**Your task**
Look through the material below. Copy each line that contains the string "structure".

┄┄┄┄┄┄┄┄┄┄

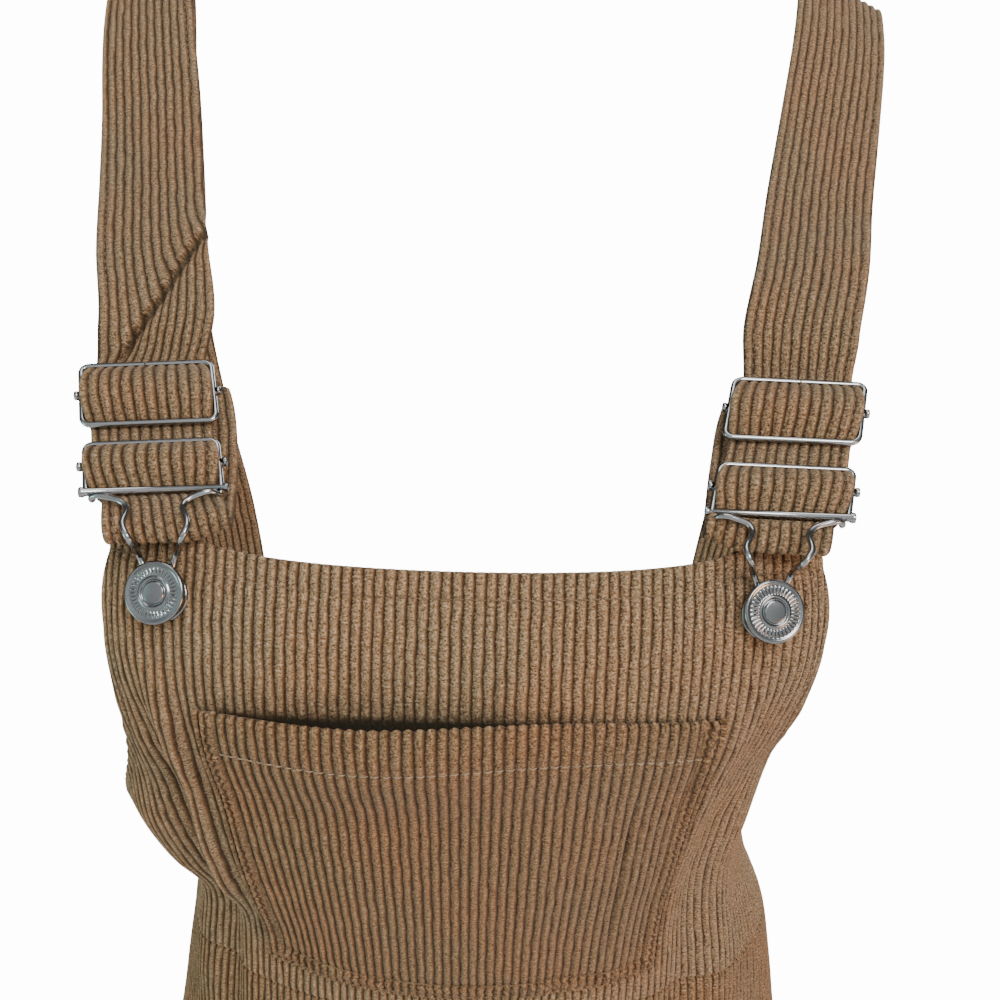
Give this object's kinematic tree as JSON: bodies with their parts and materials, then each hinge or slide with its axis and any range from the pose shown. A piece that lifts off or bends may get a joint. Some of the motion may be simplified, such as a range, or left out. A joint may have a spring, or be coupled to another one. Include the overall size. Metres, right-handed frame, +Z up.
{
  "type": "overall skirt",
  "caption": "Corduroy overall skirt, hollow as worn: bib with patch pocket, straps over the shoulders with sliders, buckles and hooks on buttons, flared skirt.",
  "frame": {"origin": "on the centre line, between the two straps where they cross the wearer's shoulders, where the garment is held up", "axes": "+Z up, the wearer's front faces -Y, the viewer's right is +X"},
  "size_m": [0.4097, 0.3007, 0.8179],
  "materials": {
    "corduroy": "tan wide-wale cotton corduroy, brushed nap",
    "nickel": "polished dark nickel plate"
  },
  "bodies": {
    "root": {"bib_front": "corduroy", "bib_back": "corduroy", "bib_pocket": "corduroy", "skirt_front": "corduroy", "skirt_back": "corduroy", "strap_left": "corduroy", "strap_right": "corduroy", "slider_left": "nickel", "slider_right": "nickel", "buckle_left": "nickel", "buckle_right": "nickel", "hook_left": "nickel", "hook_right": "nickel", "button_left": "nickel", "button_right": "nickel", "button_base_left": "nickel", "button_base_right": "nickel"}
  },
  "joints": []
}
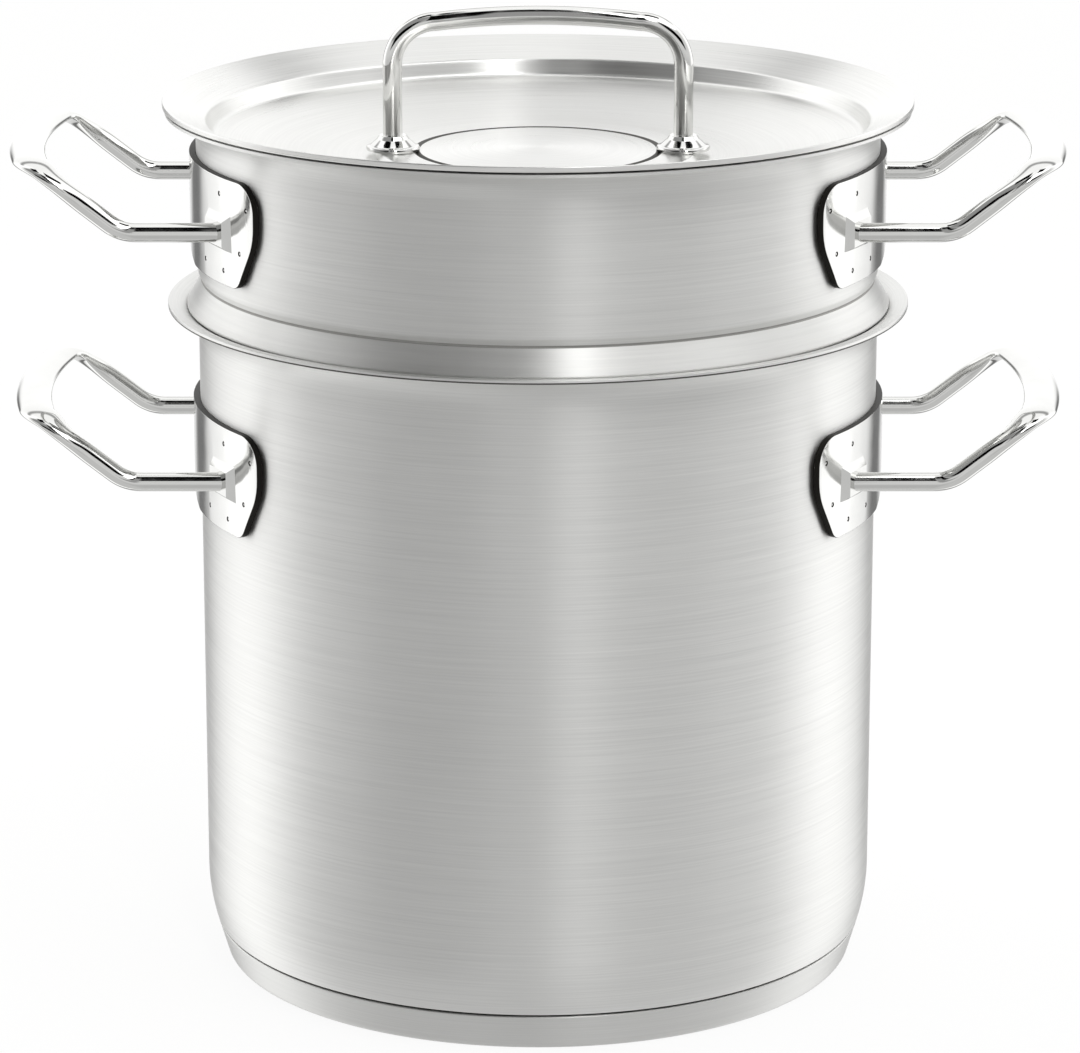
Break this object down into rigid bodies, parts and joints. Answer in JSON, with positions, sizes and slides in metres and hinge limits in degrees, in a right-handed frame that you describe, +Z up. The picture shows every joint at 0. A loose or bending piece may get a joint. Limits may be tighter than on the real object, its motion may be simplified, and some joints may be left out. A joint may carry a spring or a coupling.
{
  "type": "pasta pot",
  "caption": "Tall round steel cooking pot with a hanging perforated strainer insert and a recessed lid; bent bar handles on the sides of pot and insert, a bridge handle on the lid.",
  "frame": {"origin": "centre of the base, on the plane that the pot stands on", "axes": "+Z up along the pot's axis, +X and -X through the side handles, -Y towards the viewer of the picture"},
  "size_m": [0.3678, 0.2624, 0.3439],
  "materials": {
    "brushed_steel": "horizontally brushed satin",
    "base_steel": "brushed satin",
    "insert_steel": "brushed satin",
    "lid_steel": "brushed satin, polished rim",
    "polished_bar_steel": "polished",
    "polished_plate_steel": "polished",
    "polished_foot_steel": "polished",
    "cast_aluminium": "as cast"
  },
  "bodies": {
    "pot": {"pot_body": "brushed_steel", "base_core": "cast_aluminium", "base_cap": "base_steel", "pot_bracket_left": "polished_plate_steel", "pot_bracket_right": "polished_plate_steel", "pot_handle_left": "polished_bar_steel", "pot_handle_right": "polished_bar_steel"},
    "insert": {"insert_body": "insert_steel", "insert_bracket_left": "polished_plate_steel", "insert_bracket_right": "polished_plate_steel", "insert_handle_left": "polished_bar_steel", "insert_handle_right": "polished_bar_steel"},
    "lid": {"lid_shell": "lid_steel", "lid_handle": "polished_bar_steel", "lid_foot_left": "polished_foot_steel", "lid_foot_right": "polished_foot_steel"}
  },
  "joints": [
    {"name": "insert_lift", "type": "slide", "parent": "pot", "child": "insert", "axis": [0, 0, 1], "range_m": [0, 0.22]},
    {"name": "lid_lift", "type": "slide", "parent": "insert", "child": "lid", "axis": [0, 0, 1], "range_m": [0, 0.15]}
  ]
}
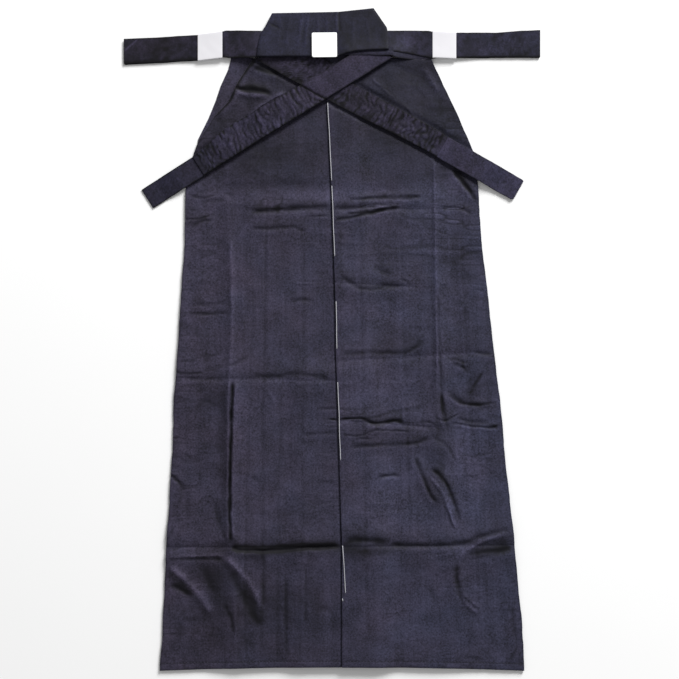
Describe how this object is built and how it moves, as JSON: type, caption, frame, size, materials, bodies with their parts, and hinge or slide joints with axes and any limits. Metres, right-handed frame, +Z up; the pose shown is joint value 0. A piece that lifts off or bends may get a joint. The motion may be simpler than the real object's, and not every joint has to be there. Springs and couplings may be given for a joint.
{
  "type": "hakama trousers",
  "caption": "Dark navy pleated hakama trousers laid flat on their front, back board and centre fold on top, with folded back ties and crossed front ties.",
  "frame": {"origin": "on the surface the garment lies on, under the middle of the outline's bounding box", "axes": "+X to the right as seen from above with the waist at the top, +Y along the length towards the waist and back board, +Z up, away from the surface"},
  "size_m": [0.6656, 1.0584, 0.0187],
  "materials": {
    "cloth": "matt dark navy twill",
    "tie_cloth": "matt dark navy twill, folded and stitched",
    "board_cloth": "matt dark navy twill over a stiff board",
    "paper": "plain white paper",
    "label": "plain white card, bare"
  },
  "bodies": {
    "root": {"front_left": "cloth", "front_right": "cloth", "front_waistband": "tie_cloth", "gusset_left": "cloth", "gusset_right": "cloth", "back_left": "cloth", "back_right": "cloth", "back_tie_left": "tie_cloth", "back_tie_right": "tie_cloth", "paper_keeper_left": "paper", "paper_keeper_right": "paper", "front_tie_left": "tie_cloth", "front_tie_right": "tie_cloth", "back_board": "board_cloth", "size_label": "label"}
  },
  "joints": []
}
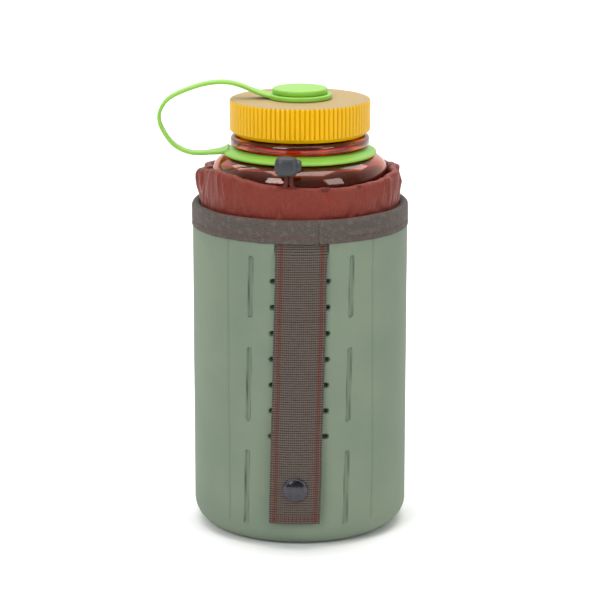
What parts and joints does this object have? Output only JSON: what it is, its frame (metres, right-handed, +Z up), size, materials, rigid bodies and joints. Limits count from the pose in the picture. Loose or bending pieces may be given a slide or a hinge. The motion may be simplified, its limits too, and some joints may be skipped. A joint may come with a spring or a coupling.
{
  "type": "insulated water bottle",
  "caption": "Wide-mouth amber bottle with a tethered screw cap, in an insulated foam sleeve with a drawcord collar and a snap-down webbing strap.",
  "frame": {"origin": "centre of the sleeve's flat underside, where it stands", "axes": "+Z up along the bottle's axis, -Y towards the strap, -X towards the tether's loop"},
  "size_m": [0.1276, 0.1155, 0.2292],
  "materials": {
    "foam_skin": "soft matte, embossed laminate over moulded foam",
    "pad_foam": "closed-cell foam",
    "lining": "smooth woven nylon",
    "binding_tape": "fine ribbed twill tape",
    "sewing_thread": "bonded polyester thread",
    "collar_nylon": "light plain-woven nylon, gathered",
    "elastic_cord": "braided sheath",
    "webbing": "flat woven webbing with contrast threads",
    "gunmetal": "dark plated, polished",
    "lock_plastic": "satin moulded acetal",
    "spring_steel": "drawn wire",
    "amber_bottle": "tinted clear copolyester, gloss",
    "tether_green": "satin flexible polymer",
    "cap_yellow": "moulded polypropylene, satin sides and matte top"
  },
  "bodies": {
    "sleeve": {"foam_shell": "foam_skin", "base_pad": "pad_foam", "lining_base": "lining", "lining_tube": "lining", "rim_binding": "binding_tape", "binding_stitches": "sewing_thread", "collar": "collar_nylon", "drawcord": "elastic_cord", "snap_stud": "gunmetal", "snap_post": "gunmetal", "strap_tab": "webbing"},
    "strap_top": {"strap_upper": "webbing"},
    "strap_end": {"strap_lower": "webbing", "snap_cap": "gunmetal", "snap_socket": "gunmetal"},
    "cord_lock": {"lock_body": "lock_plastic", "lock_spring": "spring_steel"},
    "lock_button": {"lock_plunger": "lock_plastic"},
    "bottle_body": {"bottle": "amber_bottle"},
    "neck_tether": {"tether_ring": "tether_green", "tether_strap_lower": "tether_green"},
    "cap_tether": {"tether_strap_upper": "tether_green", "tether_eye": "tether_green"},
    "cap_retainer": {"retainer_button": "tether_green"},
    "screw_cap": {"cap": "cap_yellow"}
  },
  "joints": [
    {"name": "bottle_lift", "type": "slide", "parent": "sleeve", "child": "bottle_body", "axis": [0, 0, 1], "range_m": [0, 0.18]},
    {"name": "tether_swivel", "type": "hinge", "parent": "bottle_body", "child": "neck_tether", "pos_m": [0, 0, 0.194], "axis": [0, 0, 1], "range_deg": [-255, 65]},
    {"name": "eye_lift", "type": "slide", "parent": "neck_tether", "child": "cap_tether", "axis": [0, 0, 1], "range_m": [0, 0.0064]},
    {"name": "cap_lift", "type": "slide", "parent": "bottle_body", "child": "cap_retainer", "axis": [0, 0, 1], "range_m": [0, 0.0064]},
    {"name": "cap_turn", "type": "hinge", "parent": "cap_retainer", "child": "screw_cap", "pos_m": [0, 0, 0.2197], "axis": [0, 0, 1], "range_deg": [0, 540]},
    {"name": "strap_swing", "type": "hinge", "parent": "sleeve", "child": "strap_top", "pos_m": [0, -0.05625, 0.14995], "axis": [-1, 0, 0], "range_deg": [0, 110]},
    {"name": "strap_fold", "type": "hinge", "parent": "strap_top", "child": "strap_end", "pos_m": [0, -0.05625, 0.085], "axis": [-1, 0, 0], "range_deg": [0, 65]},
    {"name": "lock_slide", "type": "slide", "parent": "sleeve", "child": "cord_lock", "axis": [0, 0, -1], "range_m": [0, 0.003]},
    {"name": "lock_press", "type": "slide", "parent": "cord_lock", "child": "lock_button", "axis": [-1, 0, 0], "range_m": [0, 0.0013], "stiffness_N_per_m": 500, "springref_m": -0.001, "deforming": ["lock_spring"]}
  ],
  "couplings": [
    {"joint": "eye_lift", "follows": "cap_turn", "m_per_rad": 0.00067376},
    {"joint": "cap_lift", "follows": "cap_turn", "m_per_rad": 0.00067376}
  ]
}
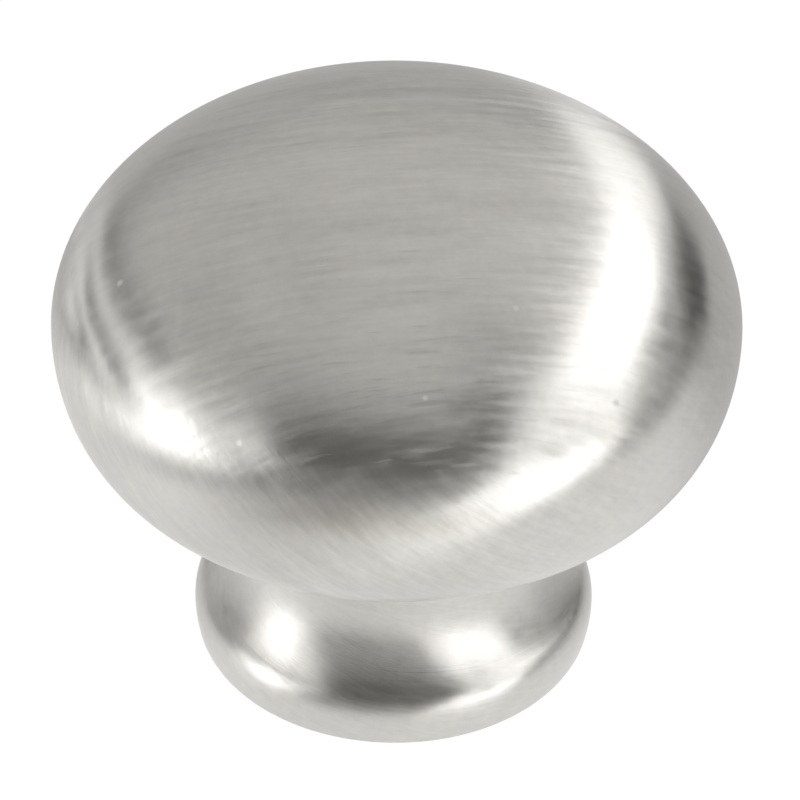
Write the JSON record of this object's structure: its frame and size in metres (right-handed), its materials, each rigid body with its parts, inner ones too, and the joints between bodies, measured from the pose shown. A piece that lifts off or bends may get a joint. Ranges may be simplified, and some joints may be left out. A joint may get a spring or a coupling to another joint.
{
  "type": "cabinet knob",
  "caption": "Round mushroom knob for a cabinet door or drawer: low domed head, waisted neck, flared foot and a blind tapped hole in the back.",
  "frame": {"origin": "centre of the mounting face, on the knob's axis", "axes": "+Z along the knob's axis, out of the door; the foot's bearing rim lies in Z = 0; X and Y are in the mounting face, and the marks on the head run along X"},
  "size_m": [0.0318, 0.0318, 0.0269],
  "materials": {
    "brushed_nickel": "satin nickel plate over brushed zinc alloy, with fine straight marks across the head and slanting ones round its side and foot"
  },
  "bodies": {
    "root": {"knob": "brushed_nickel"}
  },
  "joints": []
}
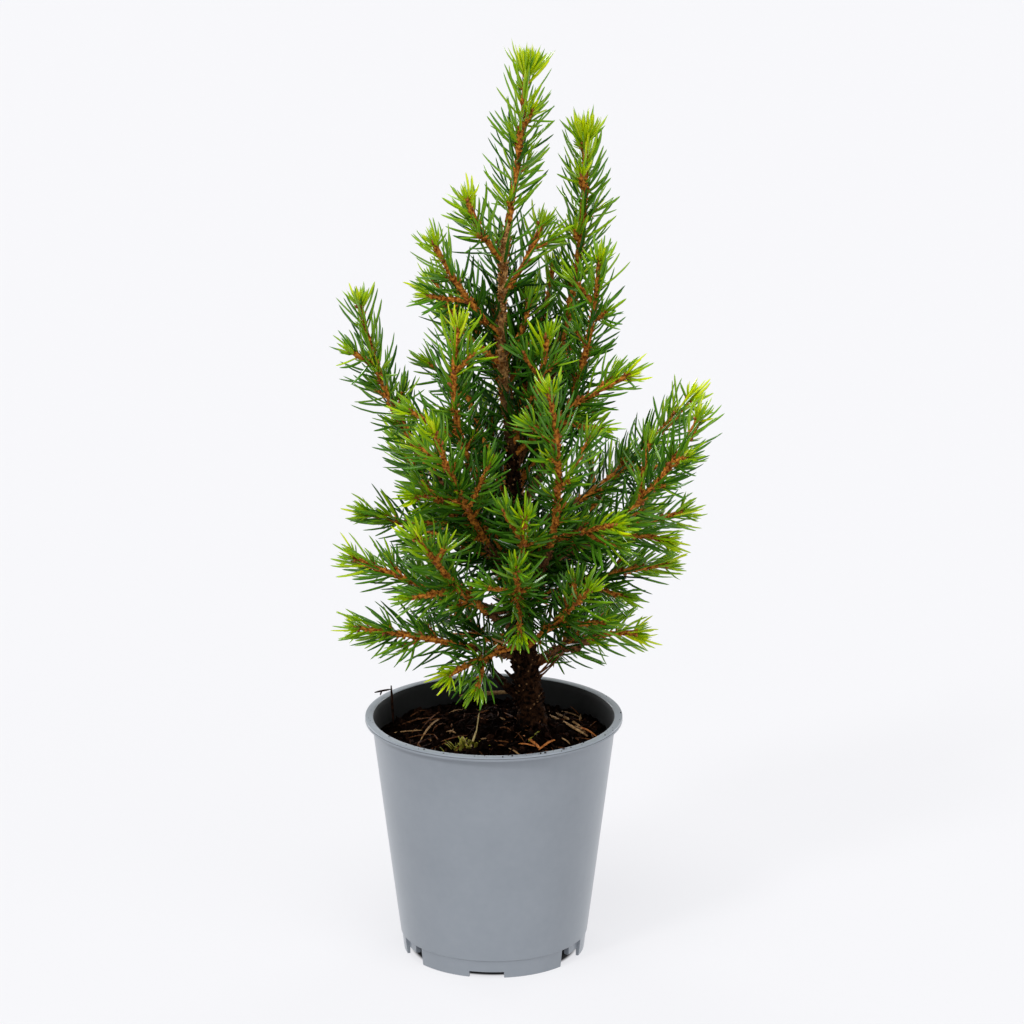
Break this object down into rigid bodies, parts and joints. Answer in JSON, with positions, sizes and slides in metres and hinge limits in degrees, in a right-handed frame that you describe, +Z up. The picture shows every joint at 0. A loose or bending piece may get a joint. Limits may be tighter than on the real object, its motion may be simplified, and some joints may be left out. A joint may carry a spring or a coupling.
{
  "type": "potted conifer",
  "caption": "Young spruce with an upright leader and rising needled shoots, in a round tapered plastic nursery pot filled with soil.",
  "frame": {"origin": "on the ground, under the middle of the whole plant's box", "axes": "+Z up along the trunk, -Y towards the front, +X to the right as seen from the front"},
  "size_m": [0.1376, 0.1268, 0.3208],
  "materials": {
    "pot_plastic": "satin",
    "soil": "matte",
    "trunk_bark": "matte",
    "bough_bark": "matte",
    "foliage": "satin"
  },
  "bodies": {
    "root": {"back_foot_left_foliage": "foliage", "back_foot_right_foliage": "foliage", "back_left_foliage": "foliage", "back_low_foliage": "foliage", "back_middle_foliage": "foliage", "back_right_foliage": "foliage", "back_spire_left_foliage": "foliage", "back_spire_right_foliage": "foliage", "crest_left_foliage": "foliage", "crest_right_foliage": "foliage", "crown_back_foliage": "foliage", "crown_inner_foliage": "foliage", "crown_back_stub_foliage": "foliage", "crown_right_foliage": "foliage", "front_left_low_bough": "bough_bark", "front_left_low_foliage": "foliage", "front_right_low_foliage": "foliage", "front_spire_bough": "bough_bark", "front_spire_foliage": "foliage", "front_spire_left_foliage": "foliage", "front_spire_right_foliage": "foliage", "front_stub_foliage": "foliage", "leader_foliage": "foliage", "left_arm_bough": "bough_bark", "left_arm_foliage": "foliage", "left_fan_high_foliage": "foliage", "left_fan_middle_bough": "bough_bark", "left_fan_middle_foliage": "foliage", "left_foot_bough": "bough_bark", "left_foot_foliage": "foliage", "left_foot_front_foliage": "foliage", "left_front_bough": "bough_bark", "left_front_foliage": "foliage", "left_front_side_foliage": "foliage", "left_spire_bough": "bough_bark", "left_spire_foliage": "foliage", "pot": "pot_plastic", "right_column_bough": "bough_bark", "right_column_foliage": "foliage", "right_column_side_foliage": "foliage", "right_fan_back_foliage": "foliage", "right_fan_low_foliage": "foliage", "right_fan_middle_foliage": "foliage", "right_foot_bough": "bough_bark", "right_foot_foliage": "foliage", "right_wing_back_bough": "bough_bark", "right_wing_back_foliage": "foliage", "right_wing_bough": "bough_bark", "right_wing_foliage": "foliage", "shoulder_left_back_foliage": "foliage", "shoulder_left_foliage": "foliage", "soil": "soil", "trunk": "trunk_bark", "twin_leader_bough": "bough_bark", "twin_leader_foliage": "foliage", "upper_back_foliage": "foliage", "upper_back_low_foliage": "foliage", "back_inner_foliage": "foliage", "back_inner_low_foliage": "foliage", "upper_right_foliage": "foliage"}
  },
  "joints": []
}
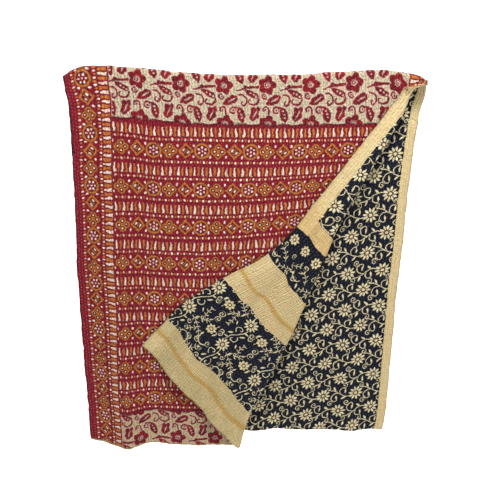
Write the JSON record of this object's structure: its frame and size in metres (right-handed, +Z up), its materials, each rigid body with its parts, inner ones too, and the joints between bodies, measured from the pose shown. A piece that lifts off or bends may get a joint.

┄┄┄┄┄┄┄┄┄┄

**Completed task**
Write the JSON record of this object's structure: its frame and size in metres (right-handed), its materials, each rigid body with its parts, inner ones too, and the joints between bodies, measured from the pose shown. A piece that lifts off or bends may get a joint. Ranges may be simplified, and some joints may be left out. A joint may get a spring or a coupling to another joint.
Write the JSON record of this object's structure: its frame and size in metres (right-handed, +Z up), its materials, each rigid body with its parts, inner ones too, and the joints between bodies, measured from the pose shown. A piece that lifts off or bends may get a joint.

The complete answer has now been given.